-1

Hi I have a similar situation with Grep group of lines, but slightly different.

I have a file in the format of:

> xxxx AB=AAA NNN xxxx CD=DDD xxxxx
xxx
xxx
xxx
xxx
xxx
>xxxx AB=AAA JJJ xxxx CD=EEE xxxxx
xxx
xxx
xxx
xxx
xxx
xxx
xxx
>xxxx AB=AAA NNN xxxx CD=FFF xxxxx
xxx
xxx
xxx
xxx
>xxxx AB=EEE FFF xxxx CD=GGG xxxxx
xxx
xxx
xxx
xxx
xxx
xxx

(each item starting with > does not necessarily contain same number of lines with xxx, xxx is a list of string with all capital letters, the only cue that the record of this item is completed is that the next line starts with >)
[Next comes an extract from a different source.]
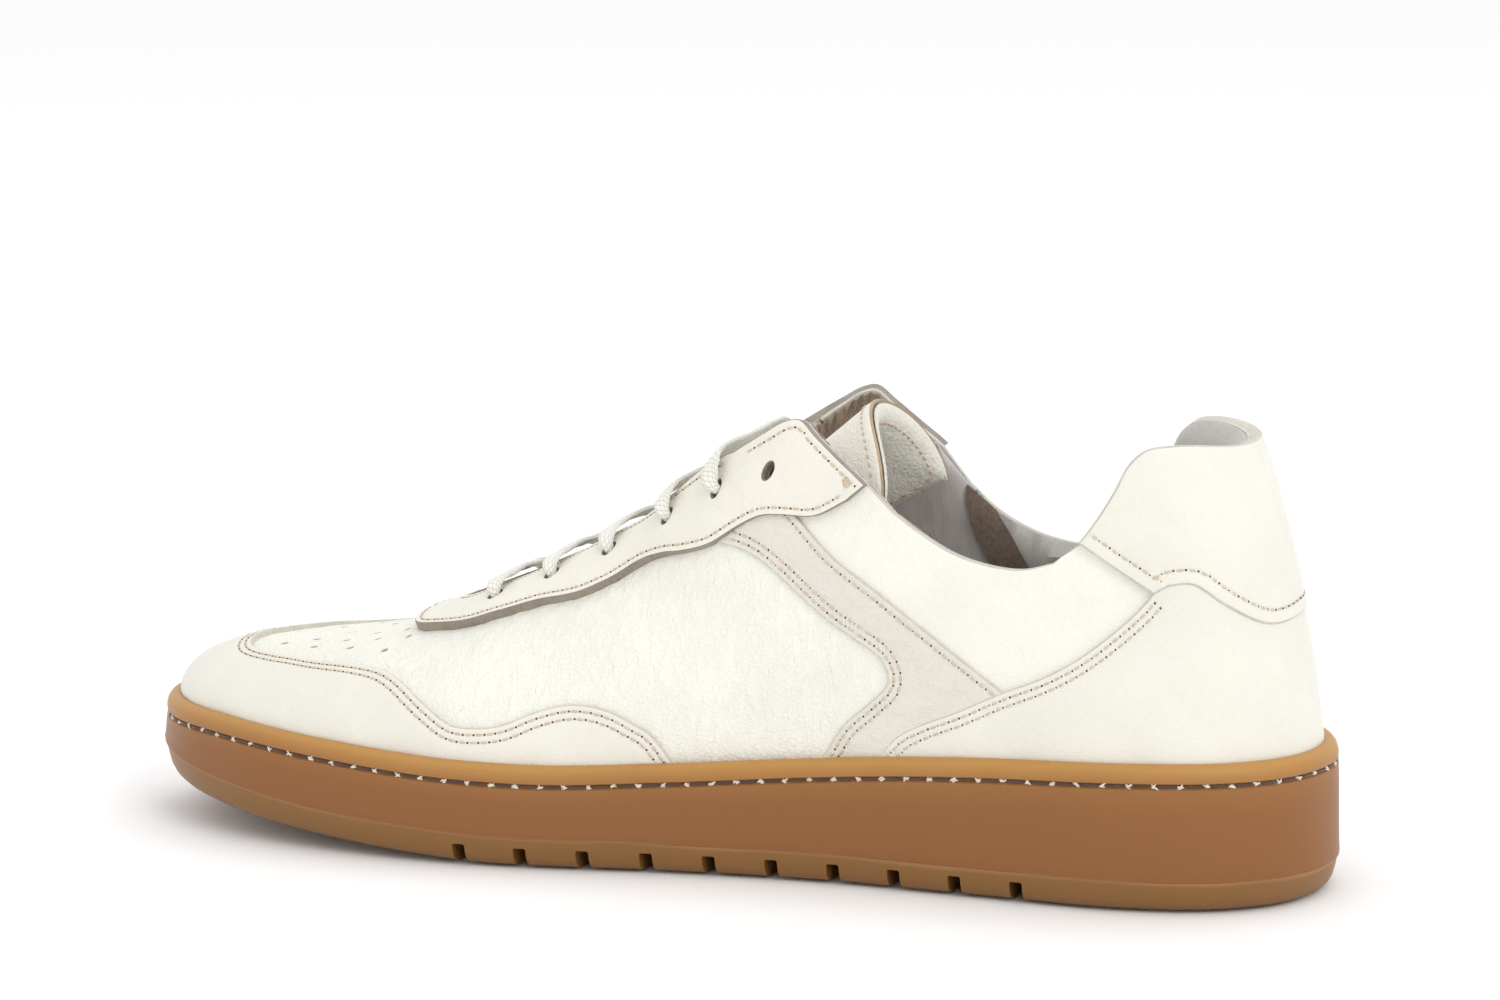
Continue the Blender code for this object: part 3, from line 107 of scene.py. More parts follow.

Firstly, I want to grep all items with AB = EEE FFF as a resultant file like below:

>xxxx AB=EEE FFF xxxx CD=GGG xxxxx
xxx
xxx
xxx
xxx
xxx
>xxxx AB=EEE FFF xxxx CD=TTT xxxxx
xxx
xxx
xxx
xxx
>xxxx AB=EEE FFF xxxx CD=EEE xxxxx
xxx
xxx
xxx
xxx
xxx
xxx

Then, I have a csv file with list of CD items, and I want to grep all these with CD=xxx as xxx is a line in csv file.

A sample of an item is:

>sp|P01023|A2MG_HUMAN Alpha-2-macroglobulin OS=Homo sapiens OX=9606 GN=A2M PE=1 SV=3
MGKNKLLHPSLVLLLLVLLPTDASVSGKPQYMVLVPSLLHTETTEKGCVLLSYLNETVTV
SASLESVRGNRSLFTDLEAENDVLHCVAFAVPKSSSNEEVMFLTVQVKGPTQEFKKRTTV
MVKNEDSLVFVQTDKSIYKPGQTVKFR

AB in my example refers to OS here, and CD in my example refers to GN (so it's a single string containing capital letters AND/OR number

My csv file looks like (with ~1000 lines):

A2M
AIF1

Thanks a lot!

Joy Zheng
  • 49
  • 6
  • You could use `awk` and set the record separator to `>` . This makes awk treat your file as a set of multiline blocks. – user1934428 Jan 31 '23 at 07:34

1 Answers1

0

Your question doesn't have much in the way of testable sample data but something like this might be a starting point:

awk -v s1='AB=EEE FFF' -v s2='CD' -v out='out.dat' '
    /^>/ {
        if ( ok = index($0,s1) )
            for ( i=1; i<=NF; i++ )
                if ( index($i, s2"=")==1 )
                    print substr( $i, index($i,"=")+1 )
    }
    ok { print >out }
' in.dat |\
grep -Fx -f - in.csv >out.csv

use awk to process in.csv:

  • look for lines starting > and if found:
    • set flag based on presence/absence of desired string s1 (flag will remain set until re-tested at next > line)
    • if s1 present, search for a field that starts with string s2 followed by =
      • if found, write section after = to stdout
        • (for efficiency, one could break out of the for here)
  • if ok flag is set, copy the line to out.dat

awk's stdout is piped into grep.

use grep to search for fixed strings listed in awk's output that match an entire line of in.csv, and save results to out.csv

jhnc
  • 11,310
  • 1
  • 9
  • 26